Барышня считает, что дядя Юра – уникум. Судьба у него очень гремучая. На фронте он придумал ремонтировать трофейные немецкие автомобили, легковые и грузовые. Ремонтировал и ставил на колеса, всё в ход приводил, и весь штаб армии ходил у него в подхалимах. Он водил дружбу с маршалами, генералами и бандитами. В мирное послевоенное время где-то на задворках Молдаванки сколотил подпольный цех по производству мороженого. Это было самое вкусное в мире «честное» мороженое, в каждой порции которого вы нашли бы и масло, и сахар, и шоколад… ну и прочие полноценные ингрудиенты, чтоб не стыдно было от людей. А реализовали товар в разных точках города тетки-мороженщицы.

По этому поводу дядя Юра сел, но сидел всего года три, так как придумал в тюряге какую-то рационализацию, и благодарное начальство выпустило его по очередной амнистии.

Еще дядя Юра – блядун. Это говорит Баба – с одобрением. Ныне, конечно, не то, что прежде, когда ежедневно из его комнаты выходила, потягиваясь и поправляя прическу, каждый раз новая женщина, но и сейчас они иногда возникают, как валькирии, легкой тенью проносясь из комнаты в уборную, а дядя Юра, в это же время зажаривая на сковороде изобретенный им омлет с манкой – толстенный, как подошва водолаза, – привычно бормочет что-то о терпящих бедствие голодных на любовь моряцких женах.
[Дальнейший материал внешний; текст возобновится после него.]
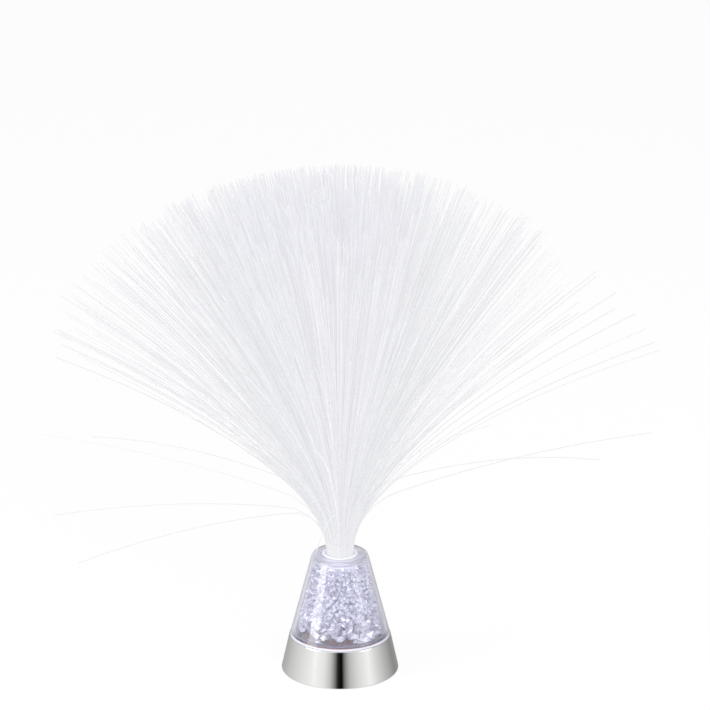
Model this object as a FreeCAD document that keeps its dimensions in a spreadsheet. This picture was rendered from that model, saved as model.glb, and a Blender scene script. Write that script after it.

Дядя Юра старый, как Баба и Барышня, но очень сильный: у него мускулы литые, как чугунные чушки, потому что в молодости он работал силачом в цирке, грудью гири отбивал. Сейчас он – рабочий сцены в ТЮЗе, таскает на спине моря, и горы, и дуб зеленый у Лукоморья, а они, хоть и фанерные, но все ж тяжеловатые. Главное, запросто может провести тебя на спектакль и устроить на приставном стуле. Владка с Валеркой, верным дружком, сыном «тети Моти-подбери-свои-лохмотья», легко помещаются на таком стуле вдвоем. Садятся тесно, и мальчик обнимает Владку за плечо и крепко к себе прижимает, чтоб не свалилась в проход. Так и сидят, в-тесноте-не-в-обиде. А что? На каждого «приставняк» не напасешься, говорит дядя Юра. Они всё уже пересмотрели раз по пять, а «Остров сокровищ» – раз восемь. Валерке Барышня доверяет даже перламутровый лорнет прабабки Доры – старый-старый, с длинной прямой ногой, как деревяшка зловредного капитана Сильвера, ковыляющего по сцене с попугаем на плече.